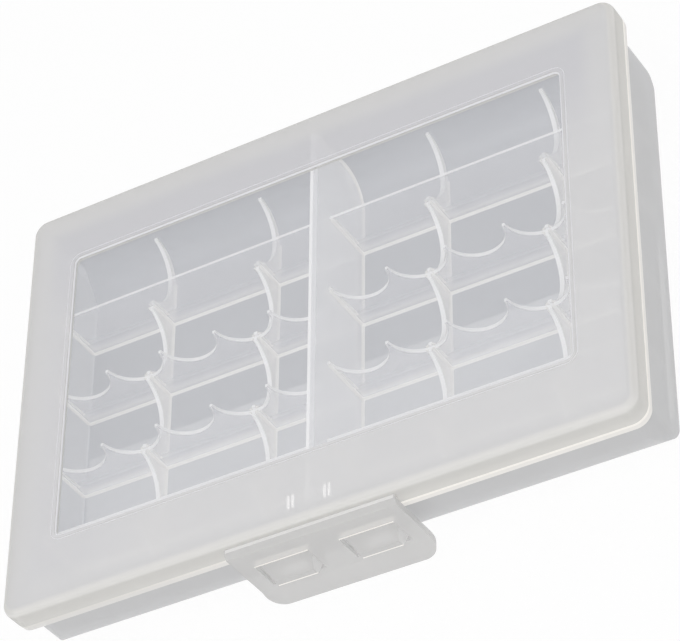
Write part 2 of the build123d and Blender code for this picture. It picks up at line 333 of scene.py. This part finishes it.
def clear_window():
    """Polished panel: mostly seen through, with a faint haze."""
    tree = Tree("clear_window")
    alpha = tree.ramp(tree.noise(35.0, 4.0, (1.0, 2.2, 1.0)), 0.3, 0.7, 0.09, 0.12)
    ripple = tree.bump(tree.noise(60.0, 1.0), 0.1, 0.05 * MM)
    return tree.finish(tree.shade(speckled(tree, WINDOW_GREY, 0.03, 40.0), alpha, 0.14, ripple))


def tray_plastic():
    """Milky walls and floor, denser from outside; painted lighter on the inner end walls, with a
    painted highlight on the flange's edge.
    """
    tree = Tree("tray_plastic")
    middle = (0.0, 0.0, (TRAY_LOW.z + TRAY_HIGH.z) / 2)
    from_middle = tree.vector("SUBTRACT", tree.coords.outputs["Object"], middle)
    outward = tree.vector("DOT_PRODUCT", from_middle, tree.coords.outputs["Normal"])
    outer = tree.ramp(outward, -1 * MM, 1 * MM)
    # painted light: the inner end walls get a lighter colour than the floor
    end_wall = tree.ramp(tree.math("ABSOLUTE", tree.split("Normal")[0]), 0.3, 0.8)
    within = tree.mix(end_wall, speckled(tree, TRAY_FLOOR, 0.03, 45.0), TRAY_END_WALL_LIT)
    colour = tree.mix(outer, within, speckled(tree, TRAY_OUTSIDE, 0.02, 60.0))
    inside = edge_distance(tree, TRAY_HIGH.x, TRAY_HIGH.y, LID_CORNER)
    # painted highlight along the flange's edge, stronger to the right
    flange = tree.ramp(inside, 0.1 * MM, 0.5 * MM, FLANGE_COVER, 0.0)
    bright = tree.math("MULTIPLY", flange, edge_highlight_strength(tree, 0.5, 0.8))
    colour = tree.mix(bright, colour, EDGE_HIGHLIGHT)
    alpha = tree.ramp(outer, 0.0, 1.0, TRAY_COVER, TRAY_OUTSIDE_COVER)
    alpha = tree.math("MAXIMUM", flange, alpha)
    return tree.finish(tree.shade(colour, alpha, gloss(tree, 0.3, 0.42, 120.0)))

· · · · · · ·

What you return should be the lines from the start of the data through the line with "alpha, 0.14, ripple))", quoted exactly and nothing more.

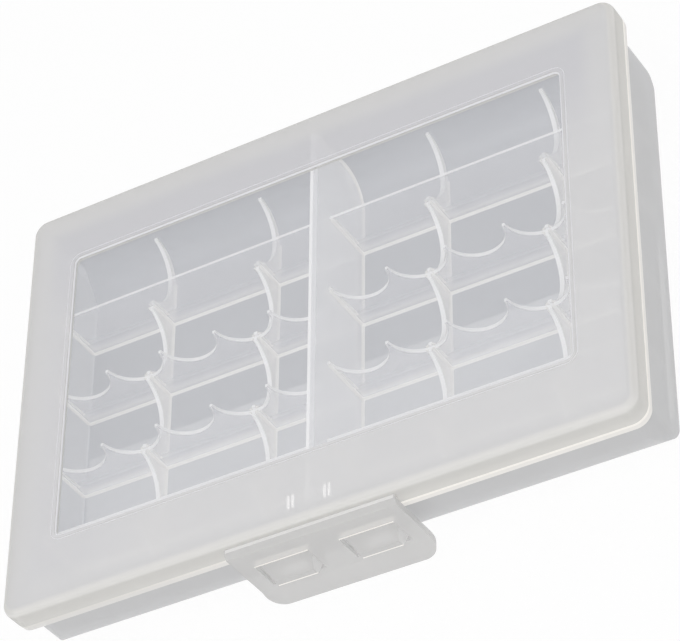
Write part 2 of the build123d and Blender code for this picture. It picks up at line 333 of scene.py. This part finishes it.
def clear_window():
    """Polished panel: mostly seen through, with a faint haze."""
    tree = Tree("clear_window")
    alpha = tree.ramp(tree.noise(35.0, 4.0, (1.0, 2.2, 1.0)), 0.3, 0.7, 0.09, 0.12)
    ripple = tree.bump(tree.noise(60.0, 1.0), 0.1, 0.05 * MM)
    return tree.finish(tree.shade(speckled(tree, WINDOW_GREY, 0.03, 40.0), alpha, 0.14, ripple))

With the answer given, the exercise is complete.